The press and the right wing propaganda machine are fucking desperate.  Even Perry's fundraisers are in a near panic.  They have no one with both the broad-based appeal and intellectual rigor of the president, no one who is going to convince people to cross party lines and vote for him/her.  This is what happens when a political party becomes a religious organization, when one of their major candidates pretty much launches his bid at a prayer rally, and when another has trouble with voters because he is the wrong religion.  The GOP wants this election to be a referendum on their brand of conservatism, but we already experienced a less-egregious version of it from 2001 to 2009, and we fucking didn't like that either! 

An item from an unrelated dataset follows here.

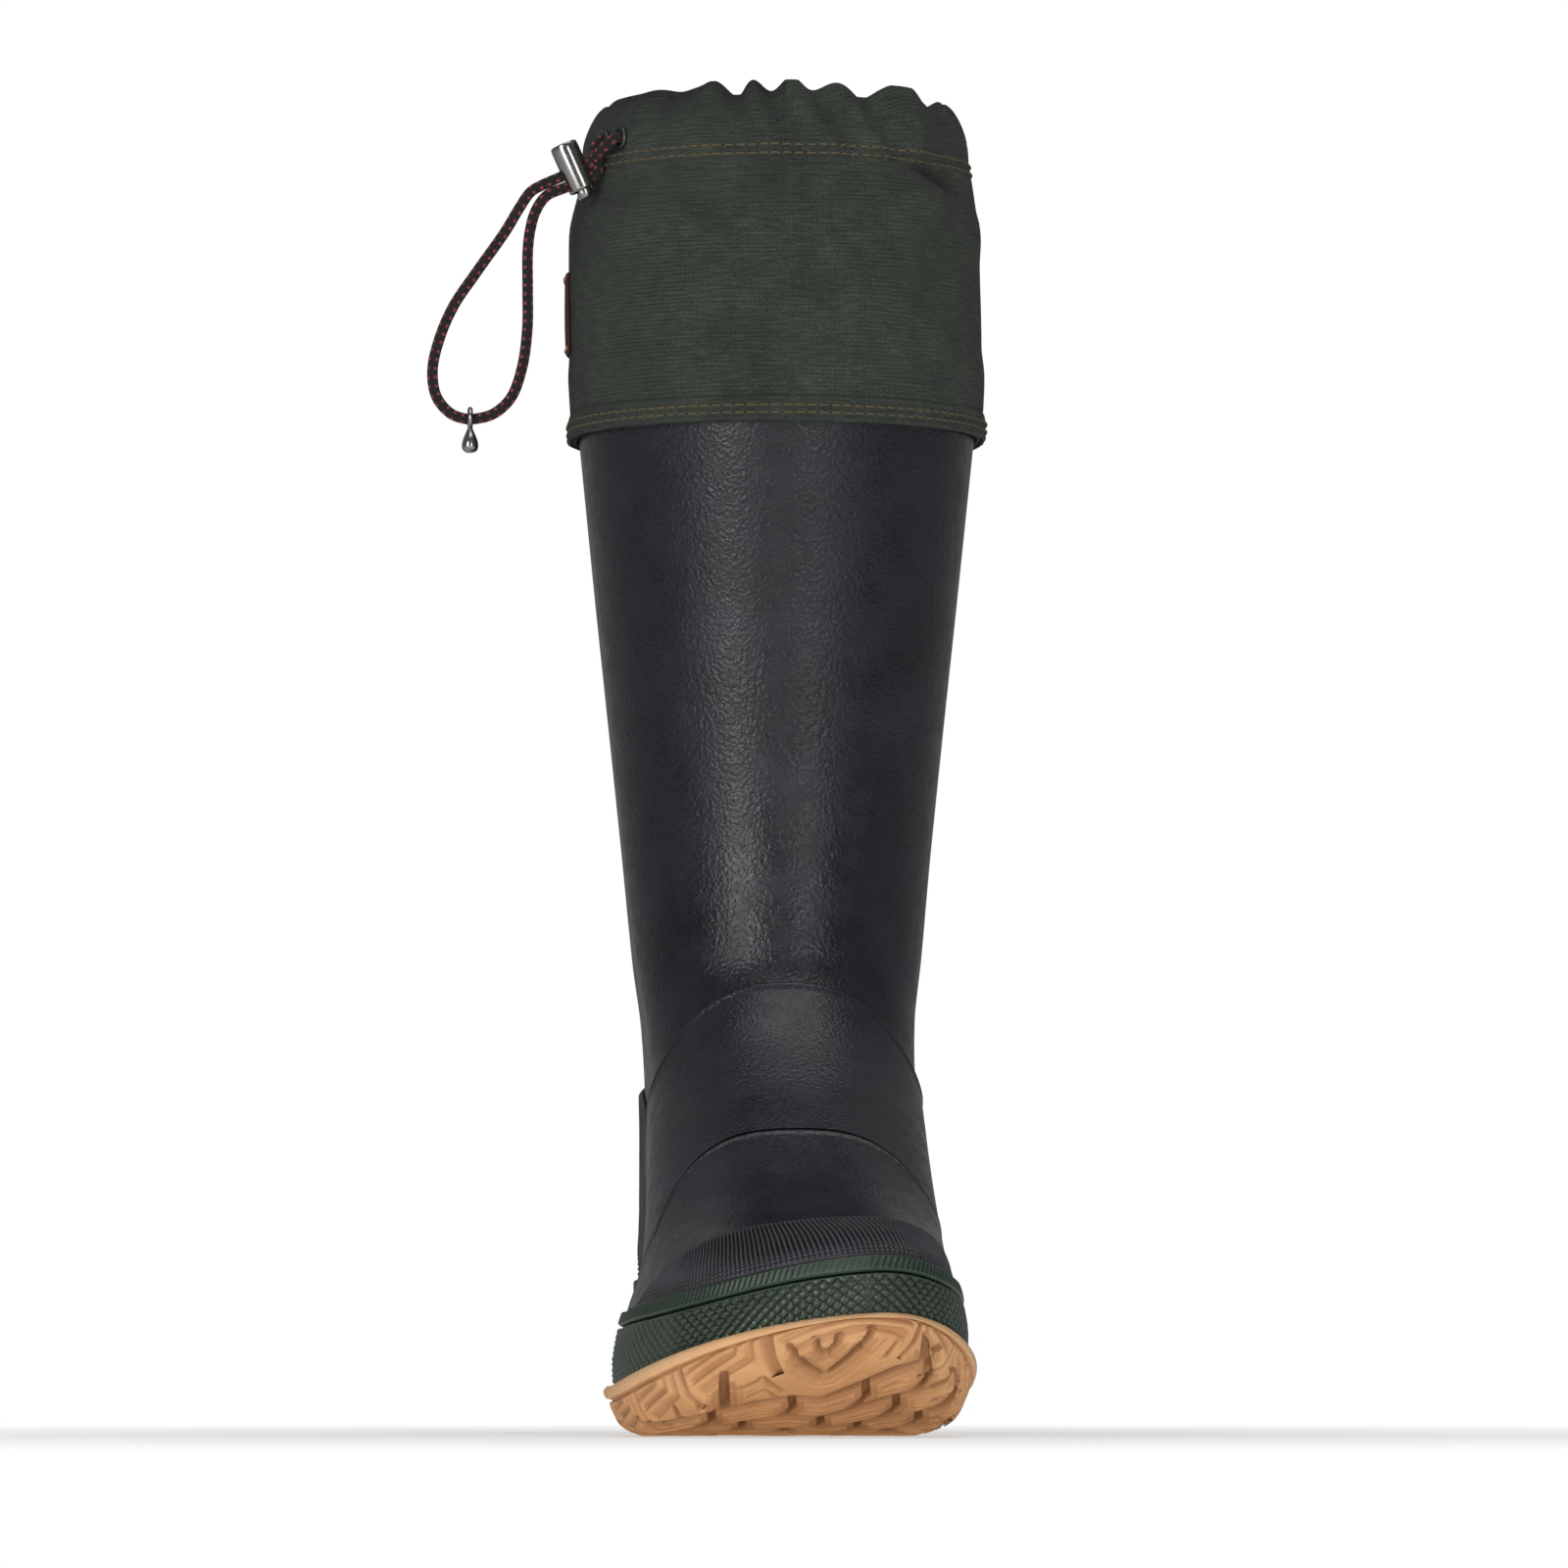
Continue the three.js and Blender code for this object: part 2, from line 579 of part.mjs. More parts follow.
function foxing() {
  const line = (height, clearance) => (column) =>
    atHeight(upper, column, (place) => height(place) + clearance);
  const low = band(upper, line(gumHeight, 2 * GAP), line(foxingHeight, 0), GAP, WALL.foxing);
  const trim = band(upper, line(foxingHeight, GAP), line(trimTop, 0), GAP, WALL.trim);
  return [piece('foxing_band', low, 'green'), piece('foxing_trim', trim, 'green')];
}

function overlays() {
  // The top edge of a front overlay over the columns from -outer to inner.
  const edge = ([outer, inner], seam) => (column) =>
    column > inner || column < -outer ? 0 : Math.max(atSeam(column, seam), aboveTrim(column) + 0.5);
  const above = (line) => (column) => Math.max(aboveTrim(column), line(column) + 2 * GAP);
  const whole = [() => upper.levels[0], () => topOf(upper)];
  const clearance = band(upper, ...whole, -WALL.rubber, WALL.rubber + GAP * 0.8);
  const toe = edge(TOE_REACH, SEAMS.toe);
  const vamp = edge(VAMP_REACH, SEAMS.vamp);
  const ankle = edge(SIDE_REACH, SEAMS.ankle);
  const front = (name, [outer, inner], low, high, thickness, colour) => {
    const layer = patch(upper, columnsFrom(-outer, inner), low, high, GAP, thickness);
    return piece(name, cut(layer, [clearance]), colour);
  };
  const back = columnsFrom(9, COLUMNS - 9);
  const counter = patch(upper, back, aboveTrim, (column) => atSeam(column, SEAMS.counter), GAP, WALL.cap);
  return [
    front('toe_cap_overlay', TOE_REACH, aboveTrim, toe, WALL.cap, 'knurl'),
    front('vamp_overlay', VAMP_REACH, above(toe), vamp, WALL.overlay, 'rubber'),
    front('ankle_overlay', SIDE_REACH, above(vamp), ankle, WALL.overlay, 'rubber'),
    piece('heel_overlay', counter, 'knurl'),
  ];
}

// ---- Cuff ----------------------------------------------------------------------------

const cuffRing = (w, z) => allColumns().map((column) => new THREE.Vector3(...ringPoint(column, w), z));

function cuffPieces() {
  const wall = band(cuff, () => CUFF.bottom, () => CUFF.casing - GAP, -WALL.canvas, WALL.canvas);
  const hem = band(cuff, () => CUFF.bottom, () => HEM.top, GAP, HEM.thickness);
  const side = columnsFrom(PATCH.firstColumn, PATCH.lastColumn);
  const badge = patch(cuff, side, () => PATCH.bottom, () => PATCH.top, GAP, PATCH.thickness);
  const pieces = [piece('canvas_cuff', wall, 'canvas'), piece('cuff_hem', hem, 'hem')];
  return [...pieces, piece('side_patch', badge, 'patch'), casing()];
}

// The drawcord channel: a folded rim with a tunnel round it and two eyelet holes.
function casing() {
  const rim = loft(CASING_SECTION.map(({ w, z }) => cuffRing(w, z)), true);
  const tunnel = tunnelRing();
  const holes = eyeletPlaces().map((place) => eyeletBore(place, EYELET.bore + 0.6, 7));
  return piece('cuff_casing', cut(rim, [tunnel, ...holes]), 'canvas');
}

function tunnelRing() {
  const { w, z } = CORD.run;
  const rings = [...Array(6).keys()].map((i) => {
    const angle = -(i / 6) * 2 * Math.PI;
    return cuffRing(w + CORD.tunnel * 1.1 * Math.cos(angle), z - CORD.tunnel * 1.1 * Math.sin(angle));
  });
  return loft(rings, true);
}

// Where the two eyelets sit on the casing, with the way out of each.
function eyeletPlaces() {
  return [-1, 1].map((side) => {
    const y = EYELET.y + (side * EYELET.spacing) / 2;
    const forward = CUFF.axis - CUFF.straight - y;
    const x = -Math.sqrt(EYELET.seat ** 2 - forward ** 2);
    const out = new THREE.Vector3(x, -forward, 0).normalize();
    return { position: new THREE.Vector3(x, y, EYELET.z), out };
  });
}

function pointAlong(geometry, { position, out }) {
  const turn = new THREE.Quaternion().setFromUnitVectors(new THREE.Vector3(0, 1, 0), out);
  return geometry.applyQuaternion(turn).translate(position.x, position.y, position.z);
}

function eyeletBore(place, radius, length) {
  return pointAlong(new THREE.CylinderGeometry(radius, radius, length, 12), place);
}

function eyelets() {
  const { bore, rim, thickness } = EYELET;
  const profile = [
    [bore, -0.2], [rim, 0.15], [rim, 0.15 + thickness * 0.6],
    [bore + 0.9, thickness], [bore, thickness * 0.7],
    [bore, -0.2],
  ];
  const ring = () => new THREE.LatheGeometry(profile.map(([r, h]) => new THREE.Vector2(r, h)), 14);
  return eyeletPlaces().map((place, i) => {
    const raised = { ...place, position: place.position.clone().addScaledVector(place.out, 0.45) };
    return piece(i === 0 ? 'eyelet_front' : 'eyelet_rear', pointAlong(ring(), raised), 'nickel');
  });
}

// ---- Drawcord ------------------------------------------------------------------------

function cordTube(points, steps) {
  const shape = new THREE.Shape();
  for (let i = 0; i < CORD.sides; i += 1) {
    const angle = ((i + 0.5) / CORD.sides) * 2 * Math.PI;
    const at = [CORD.radius * Math.cos(angle), CORD.radius * Math.sin(angle)];
    if (i === 0) shape.moveTo(...at);
    else shape.lineTo(...at);
  }
  shape.closePath();
  const path = new THREE.CatmullRomCurve3(points, false, 'centripetal');
  path.arcLengthDivisions = 2000;
  return new THREE.ExtrudeGeometry(shape, { steps, extrudePath: path, bevelEnabled: false });
}

// The cord inside the casing, from one eyelet round the leg to the other.
function cordRun() {
  const columns = columnsFrom(-4, COLUMNS - 8);
  const points = columns.map((column) => new THREE.Vector3(...ringPoint(column, CORD.run.w), CORD.run.z));
  return piece('drawcord_run', cordTube(points, 42), 'cord');
}

// The free loop: out of the front eyelet, through the lock, round the pull and back. It runs
// straight through the lock and as far beyond as the lock slides.
const strand = (side) => {
  const start = new THREE.Vector3(LOCK.x, LOCK.y, LOCK.z).addScaledVector(LOCK_DOWN, side * LOCK.strand);
  return [-4.6, -2, 5, 11.5].map((along) => start.clone().addScaledVector(CORD_OUT, along));
};
const inLoop = ([x, z]) => new THREE.Vector3(x, LOCK.y, z);
const LOOP_OUTER = [
  [-80.9, 398.4], [-84.5, 393.2], [-89, 385.6], [-98.3, 372.3], [-105.7, 361.2], [-110.3, 350.2],
  [-112.3, 340.4], [-111, 332.2], [-106.6, 326.9],
].map(inLoop);
const LOOP_BOTTOM = [[-101.8, 325.1], [-98.6, 325.1]].map(inLoop);
const LOOP_INNER = [
  [-92.8, 326.7], [-87.2, 331.8], [-83.6, 341.5], [-81.9, 354], [-81.8, 367], [-81.8, 379], [-81, 386.2],
  [-79.2, 392.4],
].map(inLoop);

// From inside an eyelet to the lock, on a bend that the cord can follow.
function leadIn({ position, out }, side) {
  const [entry] = strand(side);
  const hook = entry.clone().addScaledVector(CORD_OUT, -2.2).addScaledVector(LOCK_DOWN, -1);
  const bend = position.clone().addScaledVector(out, 4).add(new THREE.Vector3(0, 0, -1)).lerp(hook, 0.15);
  const inEyelet = [-2, 2.2].map((along) => position.clone().addScaledVector(out, along));
  return [...inEyelet, bend, hook];
}

function cordLoop() {
  const [front, rear] = eyeletPlaces();
  const points = [
    ...leadIn(front, -1), ...strand(-1), ...LOOP_OUTER, ...LOOP_BOTTOM, ...LOOP_INNER,
    ...strand(1).reverse(), ...leadIn(rear, 1).reverse(),
  ];
  return piece('drawcord_loop', cordTube(points, 76), 'cord');
}

// Local frame of the lock: +Y is the way the plunger comes out, +X the way the cord leaves.
function lockGroup(...meshes) {
  const group = new THREE.Group();
  const third = new THREE.Vector3().crossVectors(CORD_OUT, LOCK_DOWN);
  group.quaternion.setFromRotationMatrix(new THREE.Matrix4().makeBasis(CORD_OUT, LOCK_DOWN, third));
  group.position.set(LOCK.x, LOCK.y, LOCK.z);
  group.add(...meshes);
  return group;
}

const lathe = (profile, sides) =>
  new THREE.LatheGeometry(profile.map(([r, h]) => new THREE.Vector2(r, h)), sides);

// A slot through the lock for both strands, long enough for the given ends.
function cordSlot(from, to) {
  const radius = CORD.radius + GAP;
  const shape = new THREE.Shape();
  shape.absarc(0, from + radius, radius, Math.PI, 2 * Math.PI, false);
  shape.absarc(0, to - radius, radius, 0, Math.PI, false);
  const geometry = new THREE.ExtrudeGeometry(shape, { depth: 14, bevelEnabled: false, curveSegments: 6 });
  return geometry.translate(0, 0, -7).rotateY(Math.PI / 2);
}

function lock() {
  const slotEnd = LOCK.strand + CORD.radius + GAP;
  const { radius, up, down, bore } = LOCK;
  const shell = lathe([
    [0, -up], [radius - 1, -up], [radius, 1 - up], [radius, down - 0.4], [radius - 0.4, down],
    [bore, down], [bore, 1.3 - up], [0, 1.3 - up]], 24);
  const barrel = cut(shell, [cordSlot(-slotEnd, slotEnd)]);
  const { radius: r, up: top, down: end, travel } = PLUNGER;
  const rod = lathe([[0, -top], [r, -top], [r, end - 0.8], [r - 0.6, end], [0, end]], 20);
  const plunger = cut(rod, [cordSlot(-slotEnd, slotEnd + travel)]);
  const coil = lathe([[SPRING.inner, 1.6 - up], [SPRING.outer, 1.6 - up], [SPRING.outer, -top - GAP],
    [SPRING.inner, -top - GAP], [SPRING.inner, 1.6 - up]], 12);
  return lockGroup(
    piece('lock_barrel', barrel, 'nickel'),
    piece('lock_plunger', plunger, 'nickel'),
    piece('lock_spring', coil, 'steel'),
  );
}

// Teardrop pull hung on the lowest point of the loop by an eye.
function cordPull() {
  const { eye, wire, radius, bottom } = PULL;
  const ring = new THREE.TorusGeometry(eye, wire, 6, 14).rotateY(Math.PI / 2);
  const drop = lathe([
    [0, -bottom], [radius * 0.7, 0.5 - bottom], [radius, 1.6 - bottom], [radius * 0.9, 3.6 - bottom],
    [wire, -eye + 0.2], [0, -eye + 0.2]], 16).rotateX(Math.PI / 2);
  const joined = toGeometry(toSolid(ring).add(toSolid(drop)));
  const mesh = piece('cord_pull', joined, 'nickel');
  mesh.position.set(PULL.x, LOCK.y, PULL.z);
  return mesh;
}

// ---- The whole boot --------------------------------------------------------------------

const boot = new THREE.Group();
boot.add(outsole(), ...soleStack(), rubberUpper(), ...innerLayers(), ...foxing(), ...overlays());
boot.add(...cuffPieces(), ...eyelets(), cordRun(), cordLoop(), lock(), cordPull());

boot.position.y = CENTRE_SHIFT;

export default boot;
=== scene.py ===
"""Looks of a tall insulated rubber hunting boot, right foot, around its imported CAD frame.

Shapes are worked out in millimetres in the CAD's own frame, toe towards -Y, inner side
towards +X, and become metres as a mesh is made. The upper's and the cuff's outlines follow
the same tables as the CAD solids, drawn finer.
"""

import math
import random

import bmesh
import bpy
import numpy as np
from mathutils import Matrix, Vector


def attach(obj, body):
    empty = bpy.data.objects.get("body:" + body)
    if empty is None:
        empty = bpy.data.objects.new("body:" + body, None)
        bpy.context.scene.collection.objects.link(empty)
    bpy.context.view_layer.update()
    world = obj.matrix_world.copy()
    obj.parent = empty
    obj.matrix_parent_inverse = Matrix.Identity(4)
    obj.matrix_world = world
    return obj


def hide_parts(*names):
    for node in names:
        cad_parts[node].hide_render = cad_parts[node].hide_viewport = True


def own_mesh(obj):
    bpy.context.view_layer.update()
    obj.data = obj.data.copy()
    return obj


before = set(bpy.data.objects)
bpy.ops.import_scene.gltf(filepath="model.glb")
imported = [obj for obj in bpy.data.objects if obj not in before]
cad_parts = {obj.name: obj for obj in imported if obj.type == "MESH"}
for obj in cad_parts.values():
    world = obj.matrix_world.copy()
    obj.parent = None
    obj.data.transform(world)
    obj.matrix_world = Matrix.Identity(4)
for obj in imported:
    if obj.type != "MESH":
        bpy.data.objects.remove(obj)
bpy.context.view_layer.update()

MM = 0.001
CENTRE_SHIFT = 0.25  # the CAD's shift along Y that puts the boot's middle over the origin
GAP = 0.3  # air between touching pieces
DENSITY = 1.0  # share of the full mesh density


def fine(count):
    return int(count * DENSITY)


def linked(name, data):
    obj = bpy.data.objects.new(name, data)
    bpy.context.scene.collection.objects.link(obj)
    return obj


def aimed(name, data, location, target):
    obj = linked(name, data)
    obj.location = location
    obj.rotation_euler = (Vector(target) - Vector(location)).to_track_quat("-Z", "Y").to_euler()
    return obj


def in_metres(points):
    """Millimetres of the CAD's own frame as metres of the row frame."""
    return np.asarray(points) * MM + (0, CENTRE_SHIFT * MM, 0)


# ---- Camera ----

CAMERA_DISTANCE, CAMERA_AZIMUTH, CAMERA_HEIGHT = 3.0, math.radians(-3), 0.021
LOOK_AT = (-0.0015, 0.0, 0.2055)


def make_camera():
    data = bpy.data.cameras.new("camera")
    data.lens = 218.2
    data.sensor_width = 36
    data.clip_end = 100
    x, y = CAMERA_DISTANCE * math.sin(CAMERA_AZIMUTH), -CAMERA_DISTANCE * math.cos(CAMERA_AZIMUTH)
    bpy.context.scene.camera = aimed("camera", data, (x, y, CAMERA_HEIGHT), LOOK_AT)


make_camera()

# ---- The boot's surfaces, as the CAD has them ----

COLUMNS, FRONT_STEPS, SIDE_STEPS = 32, 6, 4
HALF = COLUMNS / 2
BACK_STEPS = HALF - FRONT_STEPS - SIDE_STEPS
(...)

We may have had too much time spent on healthcare reform and Afghanistan, and we may have gotten too cozy with the same Wall Street banks that created this mess in the first place, and we may have too little time spent on trying to stimulate job creation, but if McCain had won -- and if a Republican wins in 2012 -- what we will get is more global recession, more collapsed economy, more corporate welfare, more deregulation of business, more economic hardship for the middle class, more war, more torture, more religious and ethnic intolerance, more government secrecy, less for public schools, less for college students, less for small business, less government transparency, and less for the arts.  We will see the international goodwill Obama created after GW Bush completely undone.  We will see US policy actually follow Israeli policy in the middle east instead of the other way around.  And we will see greater restrictions on our freedom and access to information.

Folks on the left, like Cornell West, have floated suggestions of a primary challenger for Obama, but if they don't fall in line and get with the program, their worst nightmares will come true.